Making multiple requests at once will speed up the process, but if it's taking 3 minutes to parse 10 comments you have some other issues and parsing 100,000 comments will take days. Unless there's a pressing reason to use lxml I'd suggest you look at BeautifulSoup and let it provide you with lists of the comment tags and their text content rather than doing it yourself. I'm guessing most of the slowness is in lxml transforming the content you pass to it and then in your manual counting to find positions in a string.
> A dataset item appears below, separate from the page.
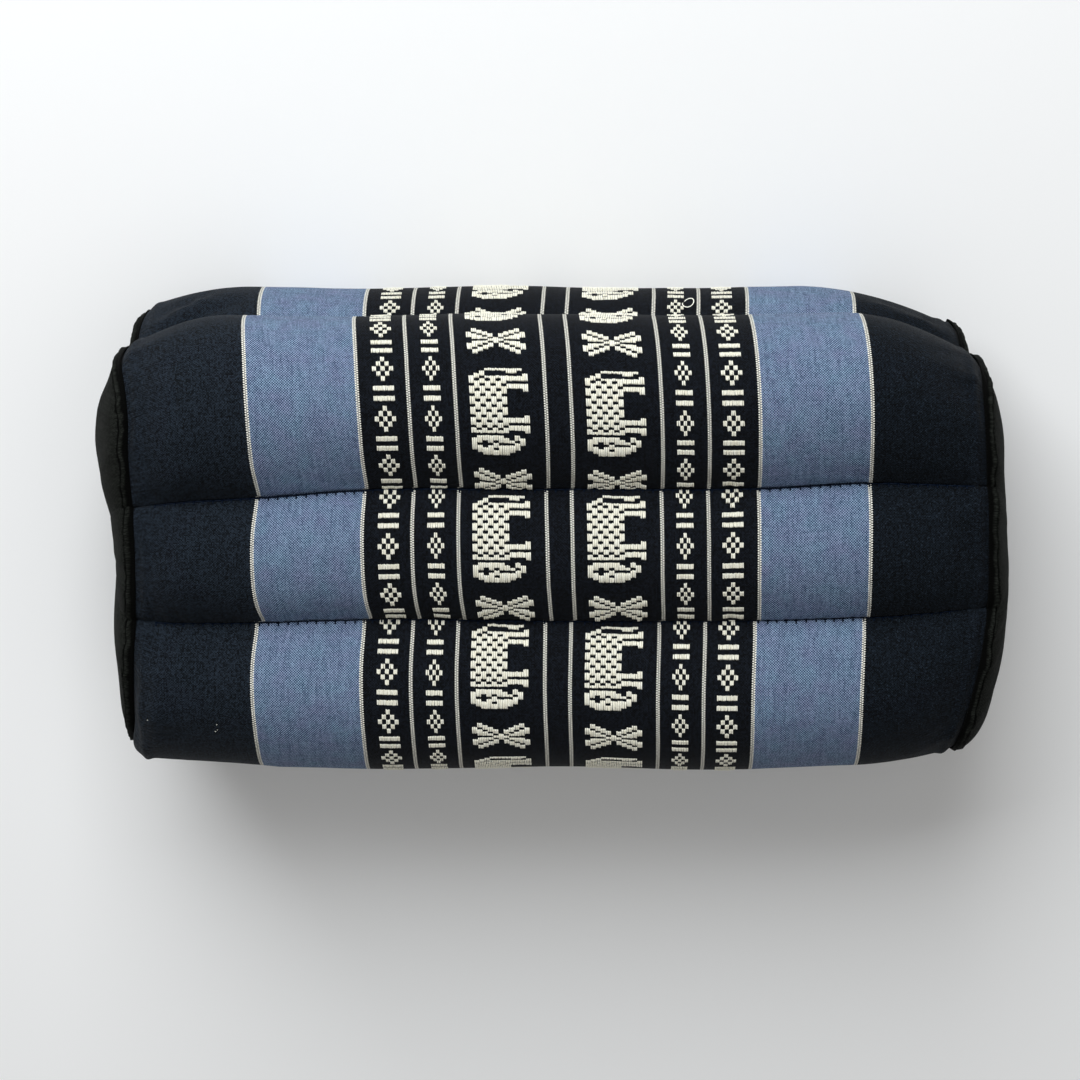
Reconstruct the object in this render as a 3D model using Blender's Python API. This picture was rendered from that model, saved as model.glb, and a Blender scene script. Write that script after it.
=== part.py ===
"""A block cushion: a filled wrap cloth with six sewn channels, and a cloth panel on each end.

X runs along the block, Y across its printed face and Z up out of that face. The block lies on its
back on Z = 0. All sizes are in metres.
"""
import math

import bmesh
import bpy
import numpy as np

# Driving sizes
HALF_DEPTH = 0.060
SEAM_X_LEFT = -0.1609
SEAM_X_RIGHT = 0.1656
LEFT_SEAM_LEAN = 0.45
LEFT_SEAM_MIDDLE_Y = -0.030
RIGHT_SEAM_LEAN = 0.90
RIGHT_SEAM_MIDDLE_Y = 0.015
HALF_HEIGHT = 0.090

# The drawn section at the end seams: a rounded rectangle, a little notched where a sewn line meets it
DRAWN_TOP_LEFT = 0.0760
DRAWN_TOP_RIGHT = 0.0715
DRAWN_BOTTOM = 0.0845
DRAWN_HALF_DEPTH = 0.0500
DRAWN_SQUARENESS = 4.0
DRAWN_NOTCH = 0.075
NOTCH_SHARPNESS = 3.0

# How far from each end seam the channels begin to draw in: at the lower long side, and at the upper long
# side on the printed face and on the back
DRAW_LEFT = (0.020, 0.040, 0.040)
DRAW_RIGHT = (0.048, 0.046, 0.064)
DRAW_POWER = 2.0

# The filling's slow lumps along the channels
LUMP_HEIGHT = 0.0007
LUMP_LENGTH = 0.125

# End domes: how far the stuffing pushes each end out past its seam
DOME_LEFT = 0.0100
DOME_LEFT_BUMP = 0.0080
DOME_LEFT_BUMP_Y = 0.046
DOME_LEFT_BUMP_WIDTH = 0.026
DOME_RIGHT = 0.0115
DOME_CENTRE_Y = -0.003
DOME_ROUNDNESS = 0.55
DOME_RINGS = (0.985, 0.95, 0.86, 0.70, 0.50, 0.25)

# End panels: cloth thickness, gap to the stuffing, and the welt of seam allowance round the rim
PANEL_GAP = 0.0004
PANEL_THICKNESS = 0.0018
WELT_RISE = (0.0020, 0.0014)
WELT_WAVE = 0.0007

# Mesh steps
STATIONS = 44
STATION_CROWDING = 0.08

# Channels in order round the block, from the seam on the upper long side. Each is an arc in the Y-Z plane
# about the block's middle line. Columns: middle y, middle z, radius, first angle, last angle, steps
CHANNELS = {
    "upper front": (0.0540, 0.0240, 0.0360, -48, 138, 12),
    "middle front": (0.0016, 0.0272, 0.0328, 38, 142, 8),
    "lower front": (-0.0540, 0.0240, 0.0360, 42, 228, 12),
    "lower back": (-0.0540, -0.0262, 0.0360, 132, 324, 12),
    "middle back": (0.0000, -0.0323, 0.0299, 211, 329, 8),
    "upper back": (0.0540, -0.0262, 0.0360, 216, 408, 12),
}

# Sewn lines between the channels, in the same order. Columns: full y, full z, and the direction from the
# block's middle line in which each line meets the end seams, in degrees
SEAMS = {
    "upper side": (0.0780, 0.0000, 0),
    "upper front": (0.0274, 0.0475, 60),
    "lower front": (-0.0243, 0.0475, 116),
    "lower side": (-0.0782, 0.0005, 180),
    "lower back": (-0.0255, -0.0475, 242),
    "upper back": (0.0260, -0.0475, 299),
}

# How the two sewn lines of the printed face wander. Columns: x, upper shift in y, lower shift in y
WANDER = (
    (-0.160, -0.0058, -0.0014),
    (-0.120, -0.0038, -0.0010),
    (-0.072, -0.0003, 0.0003),
    (0.000, 0.0000, -0.0003),
    (0.080, 0.0012, 0.0000),
    (0.166, 0.0010, 0.0028),
)

WRAP_COLOUR = (0.075, 0.120, 0.220, 1.0)
PANEL_COLOUR = (0.012, 0.014, 0.012, 1.0)


def clear_scene():
    """Remove whatever the file holds."""
    for old in list(bpy.data.objects):
        bpy.data.objects.remove(old)


def wander_shift(x, column):
    """The shift of a sewn line at x, on a smooth curve through the rows of WANDER."""
    places = [row[0] for row in WANDER]
    shifts = [row[column] for row in WANDER]
    slopes = np.gradient(shifts, places)
    low = int(np.clip(np.searchsorted(places, x) - 1, 0, len(places) - 2))
    span = places[low + 1] - places[low]
    part = min(max((x - places[low]) / span, 0.0), 1.0)
    start = (1 + 2 * part) * (1 - part) ** 2 * shifts[low] + part * (1 - part) ** 2 * span * slopes[low]
    finish = part ** 2 * (3 - 2 * part) * shifts[low + 1] - part ** 2 * (1 - part) * span * slopes[low + 1]
    return start + finish


def seam_shift(name, x):
    """How far a sewn line has wandered in y at x."""
    if name == "upper front":
        return wander_shift(x, 1)
    if name == "lower front":
        return wander_shift(x, 2)
    return 0.0


def full_point(line, x):
    """A point of a channel's arc, pulled so that both its ends lie on their sewn lines."""
    name, first_seam, last_seam, part = line
    middle_y, middle_z, radius, first, last, _ = CHANNELS[name]
    radius += LUMP_HEIGHT * math.sin(2 * math.pi * x / LUMP_LENGTH + first)

    def on_arc(angle):
        turn = math.radians(angle)
        return np.array((middle_y + radius * math.cos(turn), middle_z + radius * math.sin(turn)))

    def pull(seam, angle):
        full_y, full_z, _ = SEAMS[seam]
        return np.array((full_y + seam_shift(seam, x), full_z)) - on_arc(angle)

    start = pull(first_seam, first) * (1 - part)
    finish = pull(last_seam, last) * part
    return on_arc(first + (last - first) * part) + start + finish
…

I'm also suspicious of the calls to sleep-- what are those for?
Assuming this
print >> fp, ujson.dumps(comment, escape_forward_slashes=False)
count += 1
sys.stdout.write('Downloaded %d comment(s)\r' % count)
is just for debugging, move it into download_comments and use logging so you can turn it on and off. Dumping each individual comment to JSON as you go is going to be slow; you might want to start dumping these into a database now to avoid that. And re-examine why you're doing things one comment at a time: BeautifulSoup should give you a full list of comments & their text with each page load so you can handle them in batches which will be handy once you start parsing larger groups.